> _TASK_:
Reproduce, word for word, every line from the first one down to the line containing "bm: the overlapping", and nothing else.

> _COLLECTED DATA_:

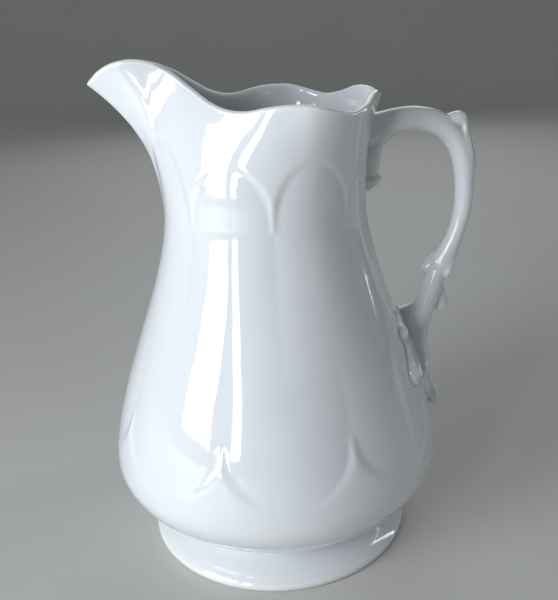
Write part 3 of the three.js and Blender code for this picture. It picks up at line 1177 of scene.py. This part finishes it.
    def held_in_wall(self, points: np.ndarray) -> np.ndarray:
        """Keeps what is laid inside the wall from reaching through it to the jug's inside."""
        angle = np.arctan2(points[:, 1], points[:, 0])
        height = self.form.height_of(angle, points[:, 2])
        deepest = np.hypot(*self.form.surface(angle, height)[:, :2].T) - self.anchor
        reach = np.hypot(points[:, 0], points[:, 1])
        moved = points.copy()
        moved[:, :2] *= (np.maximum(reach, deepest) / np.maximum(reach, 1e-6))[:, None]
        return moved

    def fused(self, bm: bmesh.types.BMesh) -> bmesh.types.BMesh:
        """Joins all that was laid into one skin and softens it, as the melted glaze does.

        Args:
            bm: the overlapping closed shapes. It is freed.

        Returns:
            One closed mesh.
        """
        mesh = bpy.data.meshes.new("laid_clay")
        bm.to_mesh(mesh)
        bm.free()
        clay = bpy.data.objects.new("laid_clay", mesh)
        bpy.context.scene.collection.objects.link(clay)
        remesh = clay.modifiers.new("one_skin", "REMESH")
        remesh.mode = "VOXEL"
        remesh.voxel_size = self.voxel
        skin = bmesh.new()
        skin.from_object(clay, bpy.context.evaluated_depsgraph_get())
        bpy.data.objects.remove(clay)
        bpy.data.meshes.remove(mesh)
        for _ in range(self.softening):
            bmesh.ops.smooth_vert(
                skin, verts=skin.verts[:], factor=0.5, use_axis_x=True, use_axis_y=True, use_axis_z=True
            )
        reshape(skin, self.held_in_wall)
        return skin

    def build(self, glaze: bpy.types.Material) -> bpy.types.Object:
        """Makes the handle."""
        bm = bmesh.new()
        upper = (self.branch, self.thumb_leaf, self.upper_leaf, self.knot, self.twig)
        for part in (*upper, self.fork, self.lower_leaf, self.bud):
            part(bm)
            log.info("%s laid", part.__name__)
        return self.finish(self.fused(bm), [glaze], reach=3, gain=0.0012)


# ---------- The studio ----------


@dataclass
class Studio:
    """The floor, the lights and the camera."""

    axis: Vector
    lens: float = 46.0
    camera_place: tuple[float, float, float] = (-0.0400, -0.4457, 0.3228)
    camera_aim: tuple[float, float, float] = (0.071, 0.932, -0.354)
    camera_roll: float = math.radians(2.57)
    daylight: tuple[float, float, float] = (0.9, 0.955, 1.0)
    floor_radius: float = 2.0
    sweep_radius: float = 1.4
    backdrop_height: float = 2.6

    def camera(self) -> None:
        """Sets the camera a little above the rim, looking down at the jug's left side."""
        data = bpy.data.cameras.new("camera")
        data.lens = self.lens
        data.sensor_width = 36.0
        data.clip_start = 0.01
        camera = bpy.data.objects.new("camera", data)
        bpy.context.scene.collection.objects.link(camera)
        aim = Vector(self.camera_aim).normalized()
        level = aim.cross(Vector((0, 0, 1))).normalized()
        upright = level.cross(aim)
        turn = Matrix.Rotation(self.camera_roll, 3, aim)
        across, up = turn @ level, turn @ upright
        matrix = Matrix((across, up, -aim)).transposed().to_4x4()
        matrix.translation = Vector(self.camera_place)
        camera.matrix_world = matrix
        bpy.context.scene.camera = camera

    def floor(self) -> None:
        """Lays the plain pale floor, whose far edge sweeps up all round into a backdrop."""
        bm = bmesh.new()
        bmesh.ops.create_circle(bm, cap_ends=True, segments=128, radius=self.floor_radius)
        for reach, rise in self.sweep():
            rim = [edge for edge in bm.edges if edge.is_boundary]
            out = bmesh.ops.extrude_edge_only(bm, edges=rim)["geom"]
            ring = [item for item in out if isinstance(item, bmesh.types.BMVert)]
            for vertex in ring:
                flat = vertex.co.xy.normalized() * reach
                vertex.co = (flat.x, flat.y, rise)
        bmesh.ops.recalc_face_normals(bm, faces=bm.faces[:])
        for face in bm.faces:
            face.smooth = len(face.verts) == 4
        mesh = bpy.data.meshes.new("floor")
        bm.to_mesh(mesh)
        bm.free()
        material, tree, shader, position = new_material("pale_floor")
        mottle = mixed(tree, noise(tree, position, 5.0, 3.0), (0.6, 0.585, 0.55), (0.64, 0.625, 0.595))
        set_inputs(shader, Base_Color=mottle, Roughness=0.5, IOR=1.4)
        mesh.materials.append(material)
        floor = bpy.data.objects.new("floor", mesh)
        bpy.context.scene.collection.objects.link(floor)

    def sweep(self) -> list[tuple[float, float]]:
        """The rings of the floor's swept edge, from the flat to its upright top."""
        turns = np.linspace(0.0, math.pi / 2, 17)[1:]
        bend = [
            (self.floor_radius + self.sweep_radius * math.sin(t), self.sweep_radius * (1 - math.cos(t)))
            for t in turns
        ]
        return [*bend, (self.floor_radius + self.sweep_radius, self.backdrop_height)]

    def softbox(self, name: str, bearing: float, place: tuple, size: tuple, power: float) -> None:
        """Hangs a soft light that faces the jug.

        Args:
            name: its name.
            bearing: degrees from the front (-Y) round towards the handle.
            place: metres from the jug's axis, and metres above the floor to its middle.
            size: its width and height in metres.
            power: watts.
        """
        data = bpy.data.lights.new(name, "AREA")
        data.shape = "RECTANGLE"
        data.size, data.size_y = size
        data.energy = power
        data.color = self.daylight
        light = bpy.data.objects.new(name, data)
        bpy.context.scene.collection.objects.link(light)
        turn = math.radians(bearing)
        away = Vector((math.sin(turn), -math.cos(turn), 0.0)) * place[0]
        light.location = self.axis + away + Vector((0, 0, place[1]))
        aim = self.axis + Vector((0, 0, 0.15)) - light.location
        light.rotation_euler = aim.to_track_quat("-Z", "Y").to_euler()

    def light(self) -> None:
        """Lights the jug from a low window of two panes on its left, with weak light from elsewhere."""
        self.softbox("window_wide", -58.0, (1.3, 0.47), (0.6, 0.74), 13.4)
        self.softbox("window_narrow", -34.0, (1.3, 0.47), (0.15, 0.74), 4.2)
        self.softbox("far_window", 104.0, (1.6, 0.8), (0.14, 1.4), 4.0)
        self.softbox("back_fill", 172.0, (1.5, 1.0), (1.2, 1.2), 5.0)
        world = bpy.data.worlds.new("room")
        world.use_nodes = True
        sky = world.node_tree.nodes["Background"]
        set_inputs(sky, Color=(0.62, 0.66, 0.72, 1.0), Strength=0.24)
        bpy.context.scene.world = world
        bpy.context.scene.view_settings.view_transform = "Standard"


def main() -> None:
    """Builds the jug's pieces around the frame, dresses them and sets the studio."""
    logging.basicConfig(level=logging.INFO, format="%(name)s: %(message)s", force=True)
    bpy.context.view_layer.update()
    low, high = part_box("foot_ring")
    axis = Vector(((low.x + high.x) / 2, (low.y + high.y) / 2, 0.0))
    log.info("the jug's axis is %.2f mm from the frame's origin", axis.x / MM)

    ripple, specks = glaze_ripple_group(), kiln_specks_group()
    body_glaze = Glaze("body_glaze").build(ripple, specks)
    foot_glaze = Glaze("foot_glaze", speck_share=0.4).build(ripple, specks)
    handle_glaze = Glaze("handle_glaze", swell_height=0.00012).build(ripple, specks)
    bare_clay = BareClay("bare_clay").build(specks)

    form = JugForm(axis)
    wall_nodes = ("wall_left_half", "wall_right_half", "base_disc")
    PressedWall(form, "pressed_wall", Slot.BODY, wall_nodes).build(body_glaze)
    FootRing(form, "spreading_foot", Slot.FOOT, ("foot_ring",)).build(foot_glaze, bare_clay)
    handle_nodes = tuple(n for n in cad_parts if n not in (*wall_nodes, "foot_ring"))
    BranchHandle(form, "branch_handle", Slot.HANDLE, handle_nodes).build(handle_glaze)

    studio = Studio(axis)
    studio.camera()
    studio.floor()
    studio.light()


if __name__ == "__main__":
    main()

> _REPLY_:
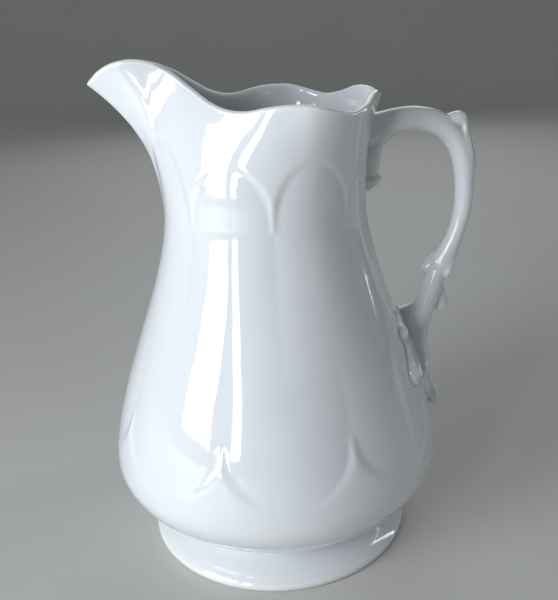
Write part 3 of the three.js and Blender code for this picture. It picks up at line 1177 of scene.py. This part finishes it.
    def held_in_wall(self, points: np.ndarray) -> np.ndarray:
        """Keeps what is laid inside the wall from reaching through it to the jug's inside."""
        angle = np.arctan2(points[:, 1], points[:, 0])
        height = self.form.height_of(angle, points[:, 2])
        deepest = np.hypot(*self.form.surface(angle, height)[:, :2].T) - self.anchor
        reach = np.hypot(points[:, 0], points[:, 1])
        moved = points.copy()
        moved[:, :2] *= (np.maximum(reach, deepest) / np.maximum(reach, 1e-6))[:, None]
        return moved

    def fused(self, bm: bmesh.types.BMesh) -> bmesh.types.BMesh:
        """Joins all that was laid into one skin and softens it, as the melted glaze does.

        Args:
            bm: the overlapping closed shapes. It is freed.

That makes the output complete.